When Alien hit theatres in 1979, science fiction movies had mostly been flying saucer films with goofy looking aliens who abducted good-looking models to their ships to perform medical experiments.
At the other end of the spectrum, there were space operas that predominantly focused on space battles or weird outer space experiences. No one was really prepared for the kind of experience Alien would provide.
This movie fascinated audiences immediately with its horrifying ambience and the gory events taking place onboard the claustrophobically dark deep space commercial towing vessel Nostromo.
Ridley Scott’s film presented us with a science fiction story for the first time that was neither glorious nor romanticised. It was a story about death lurking in the unknown depths of space. His merciless approach in depicting these events catapulted Alien to cult status literally the day it was released.
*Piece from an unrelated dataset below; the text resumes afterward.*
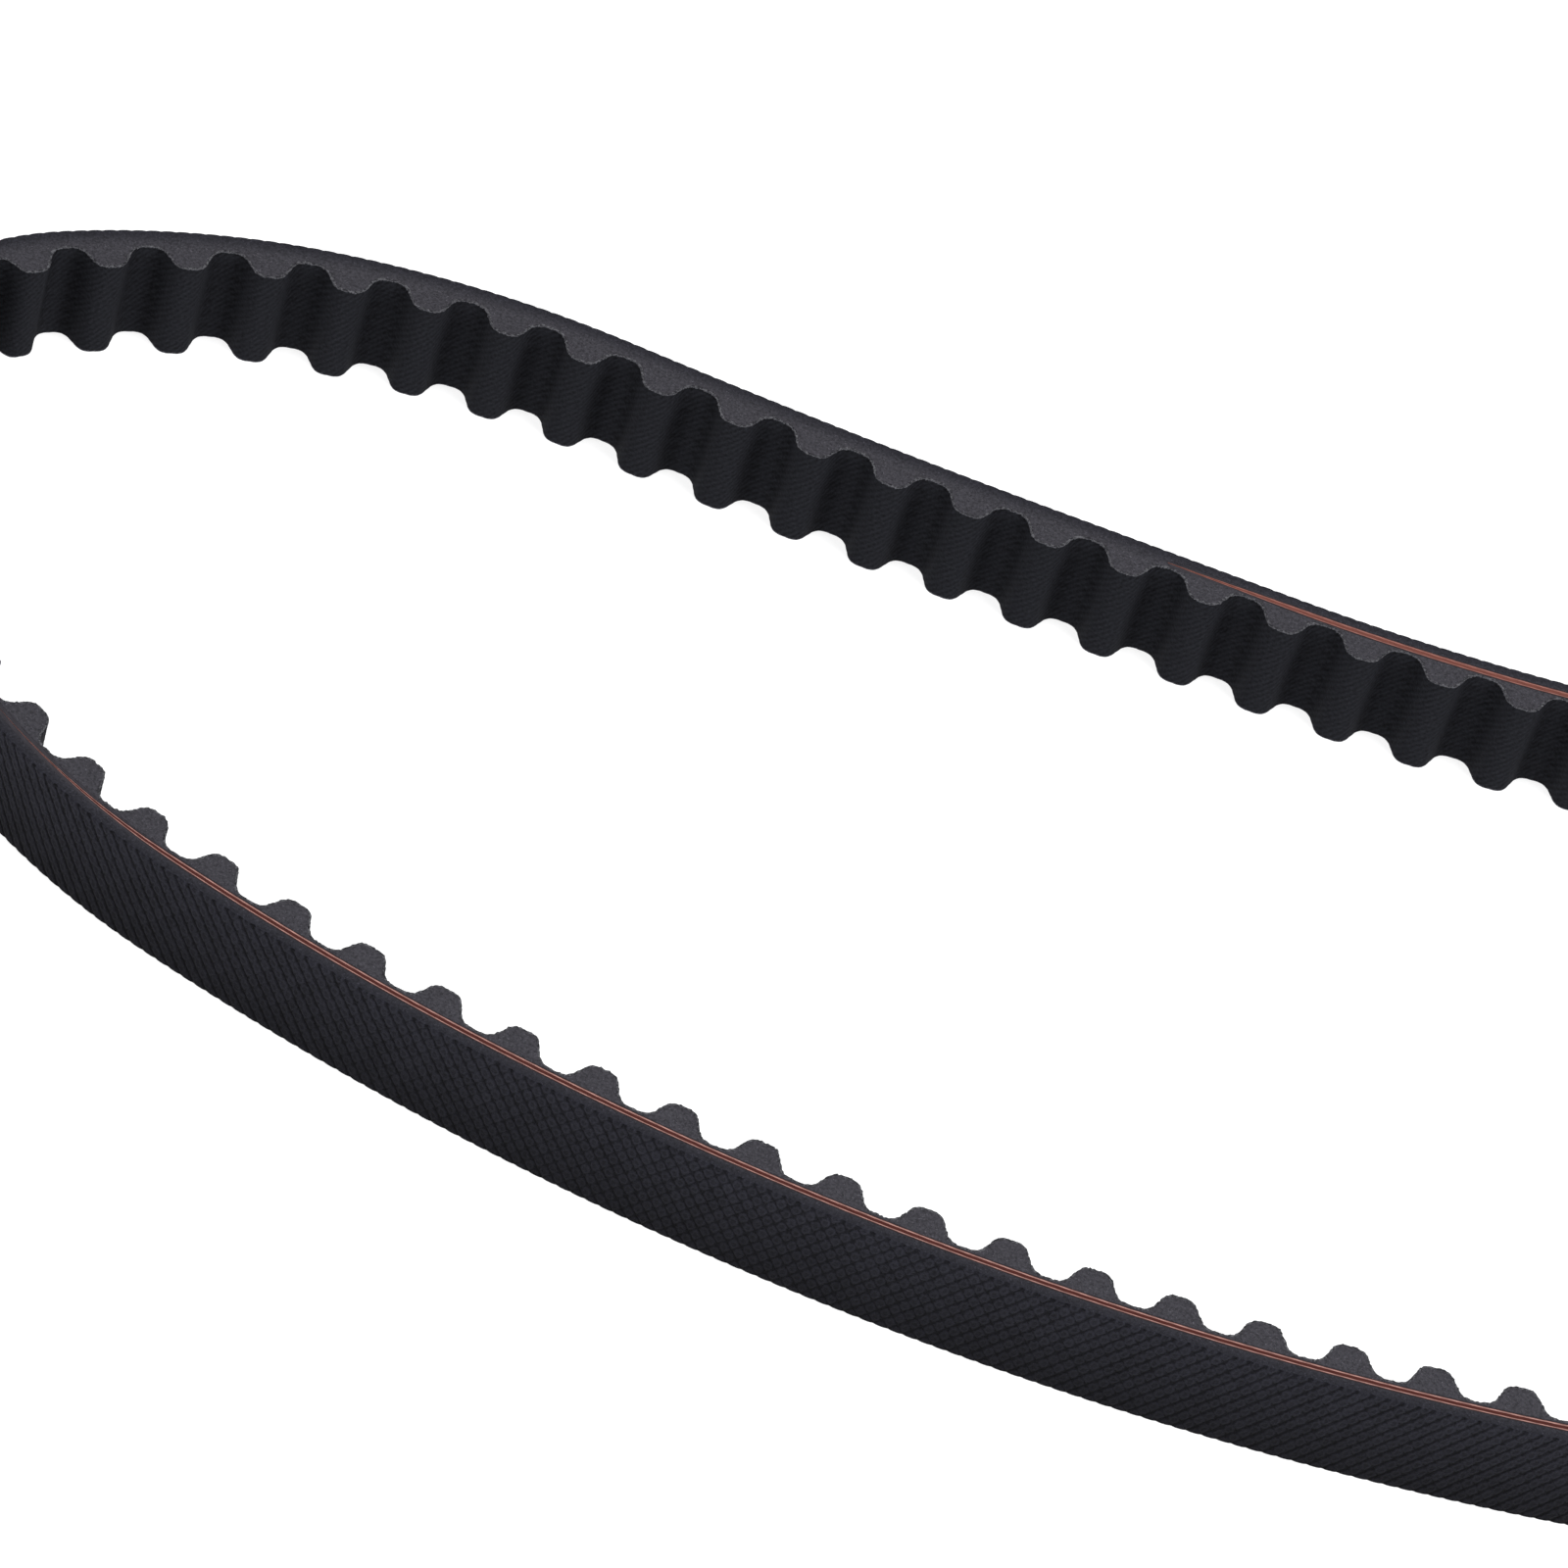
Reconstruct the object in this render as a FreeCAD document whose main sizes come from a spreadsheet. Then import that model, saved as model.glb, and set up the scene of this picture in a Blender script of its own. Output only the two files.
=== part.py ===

It is 2122. On its way home to Earth after towing several 200-million ton refineries to new locations in space, the Nostromo intercepts a radio signal. The ship’s computer – MU/TH/UR 6000 – affectionately called “Mother” – awakens the crew who have been in hypersleep (pictured above) for ten months to investigate what seems to be an emergency signal.
After tracking the source of the signal to a nearby small planetoid (LV-426) – a great distance off course and beyond the range of all communication – Captain Dallas (Tom Skerritt), Executive Officer Kane (John Hurt) and Navigator Lambert (Veronica Cartwright) set out to explore.
Just as they discover an alien hive on the desolate storm-ravaged planetoid, the ship’s computer finally deciphers the original message, which turns out to be a warning to stay away rather than a call for help. But it is too late already – Kane has discovered some strange eggs in the spacecraft and when he gets close to them, one explodes and sticks firmly to his face.
The remaining members of the team rush him back to the ship for help, but with every attempt to free their partner from the clutches of the creature he seems to come closer to death. Soon they learn the hard way that they should not have brought the creature on board as Kane is thrown into agonising convulsions by a newborn alien that explodes from within him.
Seemingly indestructible, the alien starts a reign of terror throughout their vessel. One by one, the crew members are killed or secreted away by the alien, which is hiding in the ship’s vent system.
Desperate, one of the last survivors, Warrant Officer Ripley (Sigourney Weaver) plots a strategy to self-destruct the ship and return to Earth in a shuttle.
Apart from the actual creature (played by Bolaji Badejo, a 6′ 10″ member of the Masai tribe), much of the appeal of the film stems from the characters. A bunch of blue-collar space workers who have trouble coping with their situation and have only one real wish – to get home alive.
Unlike the characters in some of the subsequent sequels, these guys are not moronic, half-brained pseudo-Rambos who talk tough for effect.
The characters in Alien are truly a believable group of working-class people, who just happen to live in the future and work in space.
H. R. Giger, famed Swiss artist of the bizarre, designed the planetoid’s skeletal landscape, the derelict spaceship found thereupon, as well as the Alien itself – an elegant, fast and terrible creature that exists to destroy – and destroys to exist.
The film became Sigourney Weaver’s most important career step as the story’s lead character Ellen Ripley. She also returned to reprise her role in all three sequels.